Please quote every line word for word.

_Supplied information_:
########################################

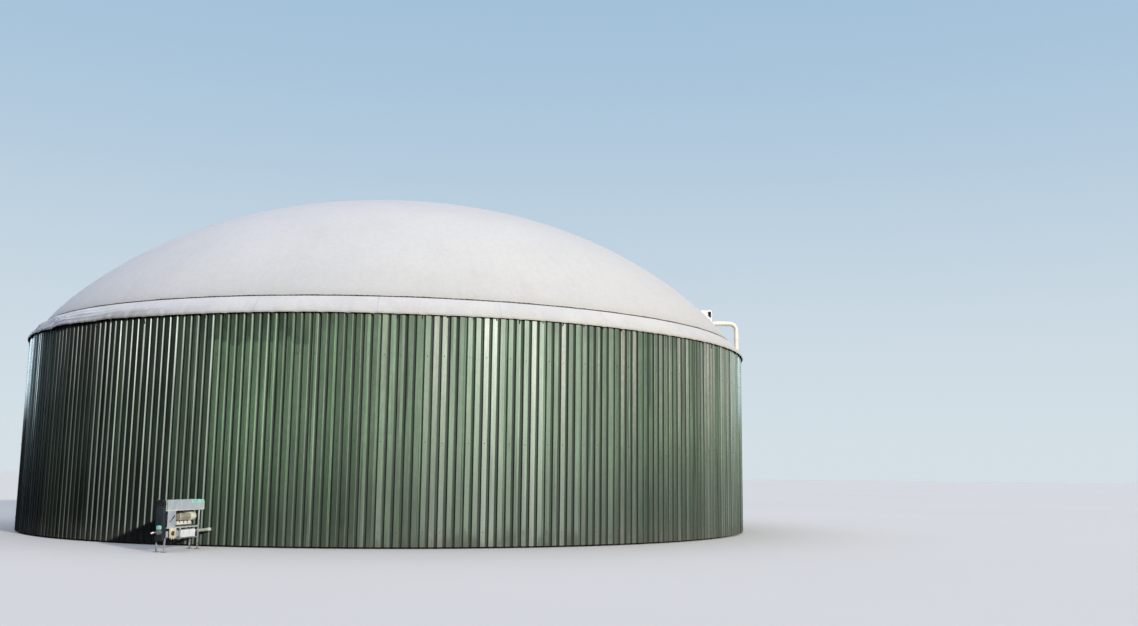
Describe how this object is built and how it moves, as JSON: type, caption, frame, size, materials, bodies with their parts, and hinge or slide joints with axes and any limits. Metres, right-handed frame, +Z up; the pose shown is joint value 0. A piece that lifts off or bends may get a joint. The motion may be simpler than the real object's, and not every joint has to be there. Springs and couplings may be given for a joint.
{
  "type": "biogas digester",
  "caption": "Round concrete digester tank in green ribbed cladding, under a white membrane gas dome, with a through-wall mixer drive, air pipe and air outlet.",
  "frame": {"origin": "centre of the tank floor's underside, at ground level", "axes": "+Z up along the tank's axis; -Y towards the side with the mixer drive in view, +X to the right"},
  "size_m": [23.4052, 24.3612, 10.638],
  "materials": {
    "concrete": "cast concrete, matt",
    "cladding_green": "coil-coated steel sheet, satin, weathered",
    "membrane": "coated polyester membrane, matt, light grey-white",
    "skirt_white": "coated polyester membrane, off-white, dirt along the hem",
    "outlet_white": "white plastic housing, satin",
    "seam_grey": "welded seam, darkened by dirt",
    "galvanised": "galvanised steel, dull",
    "machine_grey": "light grey painted sheet steel, weathered",
    "guard_black": "dark grey paint, satin",
    "motor_grey": "grey paint on cast iron",
    "cream": "cream plastic and paint, satin",
    "rubber": "black rubber, matt",
    "teal": "pale teal paint, satin"
  },
  "bodies": {
    "root": {"tank_floor": "concrete", "tank_wall_1": "concrete", "tank_wall_2": "concrete", "tank_wall_3": "concrete", "tank_wall_4": "concrete", "tank_wall_5": "concrete", "tank_wall_6": "concrete", "tank_wall_7": "concrete", "tank_wall_8": "concrete", "tank_wall_9": "concrete", "tank_wall_10": "concrete", "cladding_1": "cladding_green", "cladding_2": "cladding_green", "cladding_3": "cladding_green", "cladding_4": "cladding_green", "cladding_5": "cladding_green", "cladding_6": "cladding_green", "cladding_7": "cladding_green", "cladding_8": "cladding_green", "cladding_9": "cladding_green", "cladding_10": "cladding_green", "cladding_rail_lower": "galvanised", "cladding_rail_middle": "galvanised", "cladding_rail_upper": "galvanised", "clamp_rail": "galvanised", "membrane_dome": "membrane", "membrane_skirt": "skirt_white", "seam_strip": "seam_grey", "air_outlet_box": "outlet_white", "air_outlet_flap": "rubber", "air_pipe": "cream", "air_pipe_collar": "galvanised", "air_pipe_clip_lower": "galvanised", "air_pipe_clip_middle": "galvanised", "air_pipe_clip_upper": "galvanised", "air_pipe_flange": "galvanised", "mixer_frame": "galvanised", "mixer_hood": "machine_grey", "mixer_belt_guard": "guard_black", "mixer_motor": "motor_grey", "mixer_motor_fan_cover": "cream", "mixer_motor_feet": "cream", "mixer_motor_plate": "galvanised", "mixer_bearing_housing": "machine_grey", "mixer_shaft_tube": "galvanised", "mixer_wall_sleeve": "rubber", "mixer_drive_shaft": "galvanised", "mixer_side_panel": "machine_grey", "isolator_box": "cream", "isolator_knob": "rubber", "mixer_outer_bearing": "machine_grey", "mixer_bearing_cap": "teal"}
  },
  "joints": []
}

########################################

_Full answer_:
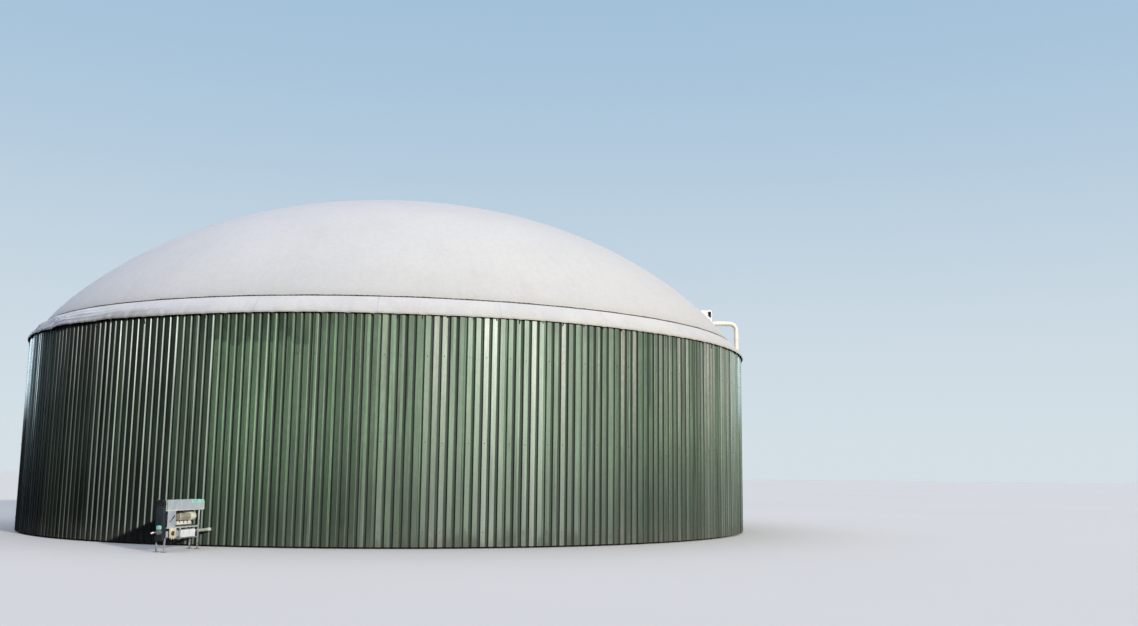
Describe how this object is built and how it moves, as JSON: type, caption, frame, size, materials, bodies with their parts, and hinge or slide joints with axes and any limits. Metres, right-handed frame, +Z up; the pose shown is joint value 0. A piece that lifts off or bends may get a joint. The motion may be simpler than the real object's, and not every joint has to be there. Springs and couplings may be given for a joint.
{
  "type": "biogas digester",
  "caption": "Round concrete digester tank in green ribbed cladding, under a white membrane gas dome, with a through-wall mixer drive, air pipe and air outlet.",
  "frame": {"origin": "centre of the tank floor's underside, at ground level", "axes": "+Z up along the tank's axis; -Y towards the side with the mixer drive in view, +X to the right"},
  "size_m": [23.4052, 24.3612, 10.638],
  "materials": {
    "concrete": "cast concrete, matt",
    "cladding_green": "coil-coated steel sheet, satin, weathered",
    "membrane": "coated polyester membrane, matt, light grey-white",
    "skirt_white": "coated polyester membrane, off-white, dirt along the hem",
    "outlet_white": "white plastic housing, satin",
    "seam_grey": "welded seam, darkened by dirt",
    "galvanised": "galvanised steel, dull",
    "machine_grey": "light grey painted sheet steel, weathered",
    "guard_black": "dark grey paint, satin",
    "motor_grey": "grey paint on cast iron",
    "cream": "cream plastic and paint, satin",
    "rubber": "black rubber, matt",
    "teal": "pale teal paint, satin"
  },
  "bodies": {
    "root": {"tank_floor": "concrete", "tank_wall_1": "concrete", "tank_wall_2": "concrete", "tank_wall_3": "concrete", "tank_wall_4": "concrete", "tank_wall_5": "concrete", "tank_wall_6": "concrete", "tank_wall_7": "concrete", "tank_wall_8": "concrete", "tank_wall_9": "concrete", "tank_wall_10": "concrete", "cladding_1": "cladding_green", "cladding_2": "cladding_green", "cladding_3": "cladding_green", "cladding_4": "cladding_green", "cladding_5": "cladding_green", "cladding_6": "cladding_green", "cladding_7": "cladding_green", "cladding_8": "cladding_green", "cladding_9": "cladding_green", "cladding_10": "cladding_green", "cladding_rail_lower": "galvanised", "cladding_rail_middle": "galvanised", "cladding_rail_upper": "galvanised", "clamp_rail": "galvanised", "membrane_dome": "membrane", "membrane_skirt": "skirt_white", "seam_strip": "seam_grey", "air_outlet_box": "outlet_white", "air_outlet_flap": "rubber", "air_pipe": "cream", "air_pipe_collar": "galvanised", "air_pipe_clip_lower": "galvanised", "air_pipe_clip_middle": "galvanised", "air_pipe_clip_upper": "galvanised", "air_pipe_flange": "galvanised", "mixer_frame": "galvanised", "mixer_hood": "machine_grey", "mixer_belt_guard": "guard_black", "mixer_motor": "motor_grey", "mixer_motor_fan_cover": "cream", "mixer_motor_feet": "cream", "mixer_motor_plate": "galvanised", "mixer_bearing_housing": "machine_grey", "mixer_shaft_tube": "galvanised", "mixer_wall_sleeve": "rubber", "mixer_drive_shaft": "galvanised", "mixer_side_panel": "machine_grey", "isolator_box": "cream", "isolator_knob": "rubber", "mixer_outer_bearing": "machine_grey", "mixer_bearing_cap": "teal"}
  },
  "joints": []
}